The foregoing passages sum up his basic idea of looking at cycles using his TORQUE method. He also incorporates advance-decline data and he believes that you can’t fight the swings that are aligned with the long-cycle trends. The image of the next cycle can be anticipated or constructed from the foregoing cycle peak.
His cycle forecasting methodology is based on the following seven assumptions:
1. “Forecasting implies that a change in the present situation lies in the future.
2. The alternation in dominance of the opposing forces is the result of the limiting factors which prevent the complete dominance of one force by its opposite number.
3. Tomorrow’s visible event is the result of a change or movement today of unseen or unheeded forces.

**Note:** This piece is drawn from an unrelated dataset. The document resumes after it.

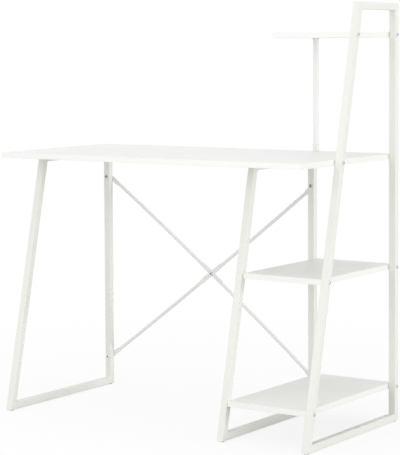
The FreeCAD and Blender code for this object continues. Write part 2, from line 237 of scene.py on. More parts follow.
STREAKS = streaks_group()

# %% [markdown]
# The last is nibs, the few grains of dust that settle in a coat before it is baked. Voronoi
# texture gives the distance to the nearest of many scattered points, and a nib is wherever
# that distance is small. The points fill space, so only a few lie near enough to a surface.

# %% Nibs
def nibs_group():
    """Sparse round specks of a size, with a mean spacing between the scattered points."""
    group, given, result = new_group("fine_nibs", "Mask", Spacing=0.012, Size=0.0006)
    scale = arithmetic(group, "DIVIDE", 1.0, given.outputs["Spacing"])
    scatter = group.nodes.new("ShaderNodeTexVoronoi")
    feed_all(group, scatter, vector=given.outputs["Vector"], scale=scale)
    distance = scatter.outputs["Distance"]
    reach = arithmetic(group, "MULTIPLY", given.outputs["Size"], scale)
    specks = stretch(group, distance, smooth=True, from_max=reach, to_min=1.0, to_max=0.0)
    feed(group, result.inputs["Mask"], specks)
    return group


NIBS = nibs_group()

# %% [markdown]
# ## One recipe for every finish
#
# All the finishes of this desk start the same way. The soft marks choose between two close
# colours and two close roughnesses. What differs is the numbers.

# %% Write the recipe
def group_node(material, group, vector, **values):
    """Places a group in a material, sets its values and gives its only output."""
    node = material.node_tree.nodes.new("ShaderNodeGroup")
    node.node_tree = group
    feed_all(material.node_tree, node, vector=vector, **values)
    return node.outputs[0]


def surface_place(material):
    """Where a surface point is on the desk, in metres."""
    return material.node_tree.nodes.new("ShaderNodeTexCoord").outputs["Object"]


def finish(name, clean, marked, roughness, metallic=0.0):
    """A material that varies between two colours and two roughnesses."""
    material = bpy.data.materials.new(name)
    material.use_nodes = True
    tree = material.node_tree
    shader = tree.nodes["Principled BSDF"]
    marks = group_node(material, MARKS, surface_place(material))
    smoothest, roughest = roughness
    shine = stretch(tree, marks, to_min=smoothest, to_max=roughest)
    feed_all(tree, shader, base_color=blend(tree, marks, clean, marked), roughness=shine)
    shader.inputs["Metallic"].default_value = metallic
    print(name, "goes from", clean, "to", marked)
    return material


# %% [markdown]
# More helpers change a finish that exists. One raises its surface by a pattern, on top of
# what it has already, and grain is the pattern that nearly every finish gets. Another tints
# its colour where a mask is bright. A mask may also be an attribute, a number that is stored
# on the points of a piece.

# %% Raise and tint a finish
def raise_by(material, height, metres):
    """Adds a relief to a finish, and keeps the reliefs that it has."""
    tree = material.node_tree
    normal = tree.nodes["Principled BSDF"].inputs["Normal"]
    bump = tree.nodes.new("ShaderNodeBump")
    feed_all(tree, bump, height=height, distance=metres)
    if normal.links:
        feed(tree, bump.inputs["Normal"], normal.links[0].from_socket)
    feed(tree, normal, bump.outputs["Normal"])


def add_grain(material, pebble, rise):
    """Covers a finish with pebbles of a size, raised by a height, both in metres."""
    raise_by(material, group_node(material, GRAIN, surface_place(material), size=pebble), rise)


def tint_by(material, mask, colour, strength):
    """Blends a finish's colour towards another where a mask is bright."""
    tree = material.node_tree
    base = tree.nodes["Principled BSDF"].inputs["Base Color"]
    amount = arithmetic(tree, "MULTIPLY", mask, strength)
    feed(tree, base, blend(tree, amount, base.links[0].from_socket, colour))


def attribute_of(material, name, output="Fac"):
    """A number, or a vector, that a piece's points carry. It is 0 where they don't."""
    node = material.node_tree.nodes.new("ShaderNodeAttribute")
    node.attribute_name = name
    return node.outputs[output]


print("the shader's sockets that these change: Normal and Base Color")

# %% [markdown]
# ## The finishes
#
# White furniture is never one white. The boards are faced with melamine, a hard printed skin
# with a very fine pearl texture. It is the coolest white on the desk.

# %% Melamine
melamine = finish(
    "white_melamine",
    clean=(0.905, 0.905, 0.881), marked=(0.89, 0.89, 0.866), roughness=(0.36, 0.44),
)
add_grain(melamine, pebble=0.0007, rise=0.000012)
add_grain(melamine, pebble=0.004, rise=0.00001)

# %% [markdown]
# The edge bands are plastic strip, a shade lighter than the boards. Their streaks follow the
# strip, so they read an attribute named along, which each strip gets when it is made.

# %% Edge band
edge_band = finish(
    "white_edge_band",
    clean=(0.955, 0.955, 0.93), marked=(0.94, 0.94, 0.915), roughness=(0.3, 0.4),
)
streaks = group_node(edge_band, STREAKS, attribute_of(edge_band, "along", "Vector"))
raise_by(edge_band, streaks, metres=0.000012)
tint_by(edge_band, streaks, colour=(0.9, 0.9, 0.87), strength=0.25)

# %% [markdown]
# The steel is powder coated, in a warmer white with a trace of green. Melted powder has the
# coarsest grain of all the finishes, a nib here and there, and it draws back from corners. So
# the coat looks a little thinner along each edge of a tube, where an attribute named corner
# says so. The round tubes are bought ready coated, in a neutral white, and have an attribute
# named neutral.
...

4. Th images of previous events, which we can see gathering form in the incipient stages of a new cycle, allow us to envision the future.
5. Foresight into the future derives from the linked relationship of values moving through time.
6. Cycles adjust quickly to change.
7. The force of a short cycle can alter both the amplitude and frequency of a long cycle.”
He also noted that price cycles have two axes, and, hence follow a parabolic path; the time progression of the trailing axis causes a Fibonacci grid to form. In his view each mature cycle is a closed system of influence.
This book is one of the titles suggested by Jerome Baumring in his reading list.
I highly recommend reading this book to anyone interested in the study of stock market cycles.